Detto in modo semplice: non è “Roma nel mirino domani”. È Roma dentro un’Europa più nervosa, con margini di errore più stretti.
La parola che torna sempre: escalation
Ogni volta che un attore sposta sistemi avanzati più vicino a un confine sensibile, l’altra parte tende a rispondere con almeno una delle tre leve: rafforzamento difensivo, riallineamento operativo, segnale politico. Il risultato è che il sistema diventa più “carico”: non necessariamente più vicino alla guerra, ma più vicino a un punto di attrito.
È qui che entra l’Italia: perché in un contesto più teso, anche temi apparentemente lontani (energia, cyber, infrastrutture, protezione civile, catene logistiche) vengono letti dentro una cornice di sicurezza. E quando la cornice cambia, cambiano anche le scelte.

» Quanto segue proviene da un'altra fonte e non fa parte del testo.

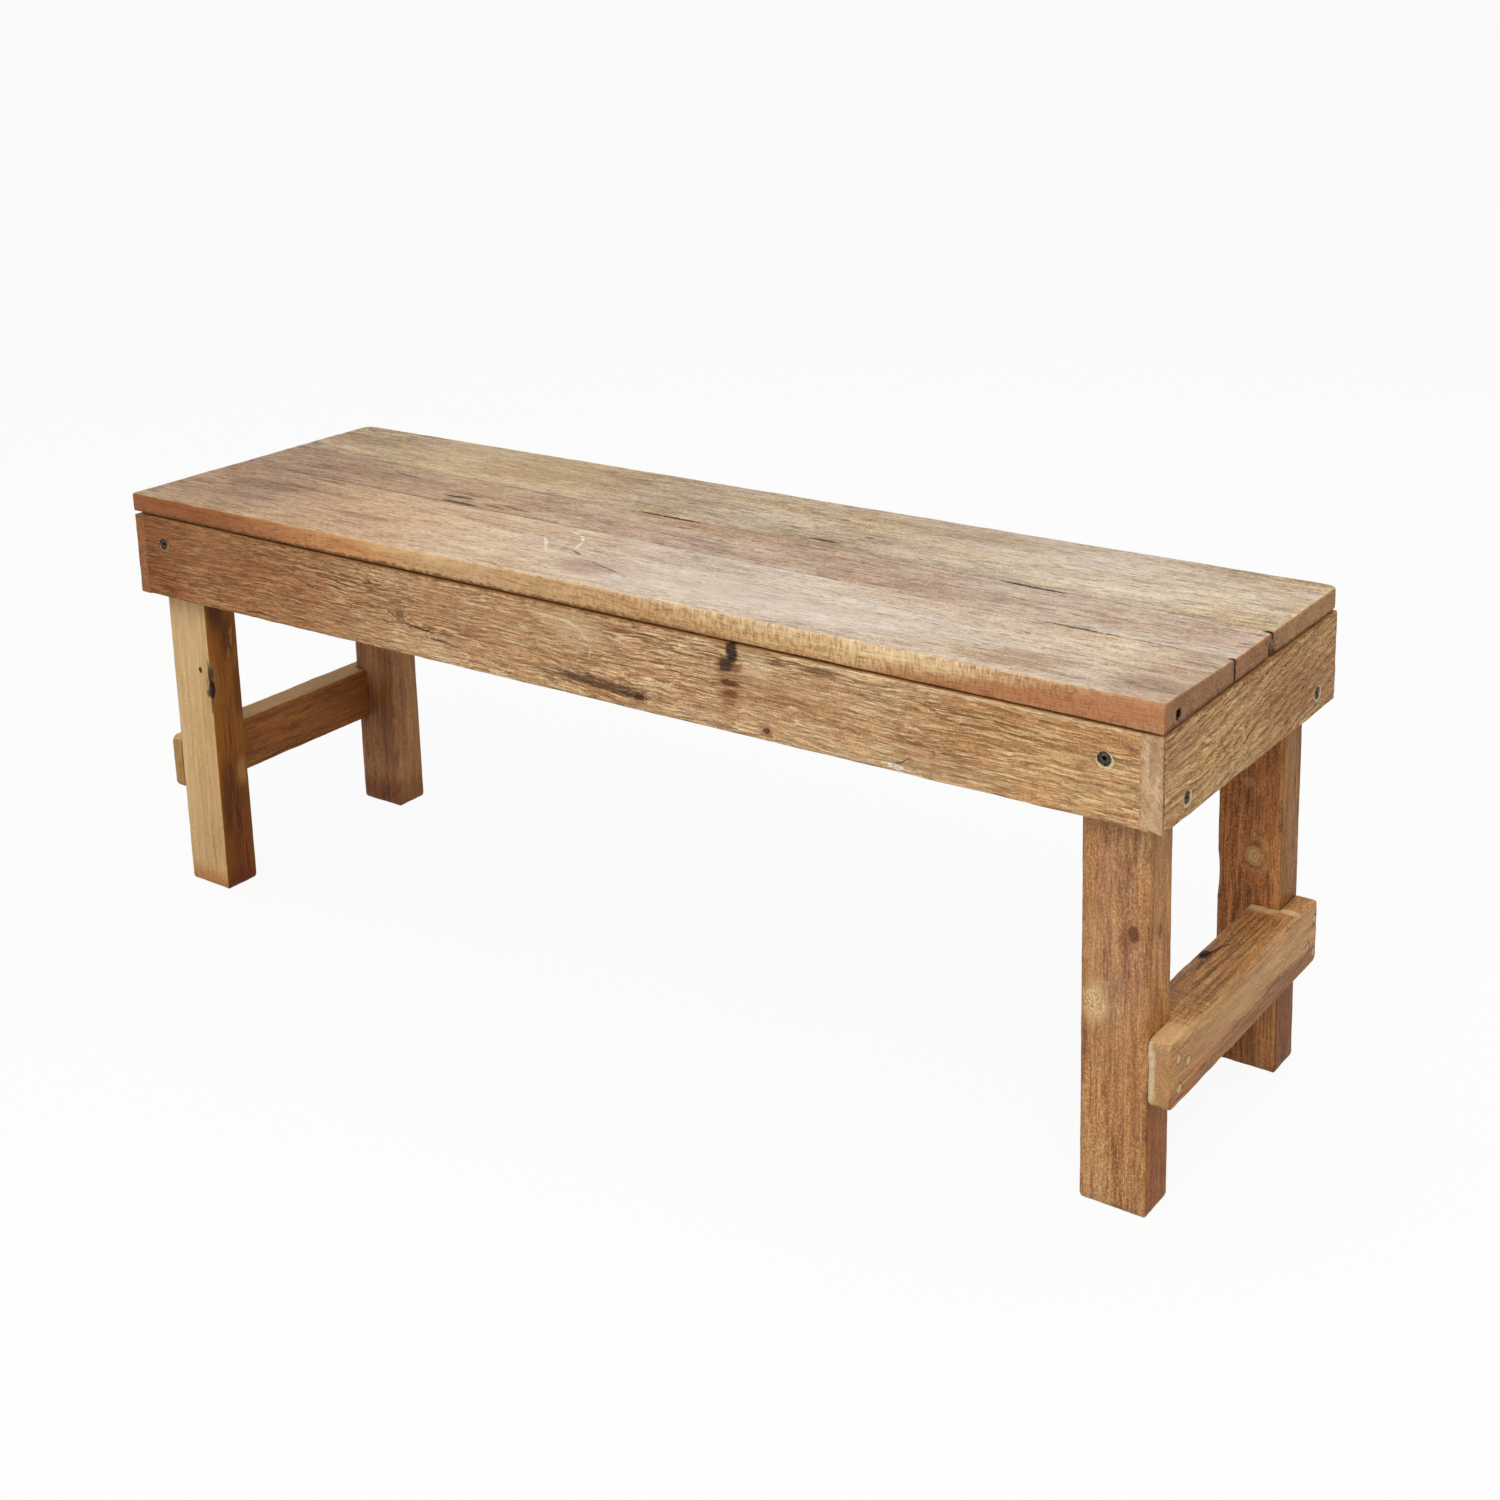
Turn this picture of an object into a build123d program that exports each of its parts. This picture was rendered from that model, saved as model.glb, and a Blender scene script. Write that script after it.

Cosa aspettarsi: tre scenari realistici
Nel breve periodo, i possibili sviluppi si muovono su tre binari, tutti plausibili:
- Normalizzazione della mossa: la presenza in Bielorussia resta soprattutto un segnale, con pochi cambiamenti operativi reali.
- Rafforzamento NATO a Est: più difese aeree, più rotazioni, più sorveglianza, con impatto politico anche a Ovest.
- Escalation comunicativa: dichiarazioni più dure, annunci “muscolari”, e un aumento della pressione diplomatica.
In tutti e tre i casi, la parola d’ordine per le capitali europee è una: ridurre il rischio di errore. Perché quando i tempi si accorciano, gli errori costano di più.
Il punto finale: perché questa notizia non è “lontana”
Lo spostamento di missili russi in Bielorussia è una notizia che parla di vicinanza: geografica, strategica e politica. Avvicina la deterrenza ai confini dell’Alleanza, rende più delicati i tempi di decisione e alza il volume della competizione. E quando l’Europa entra in una fase più tesa, Roma non è spettatrice: è parte del quadro.
Per capirla bene, basta una frase: non è solo “dove sono i missili”, ma cosa obbligano gli altri a fare.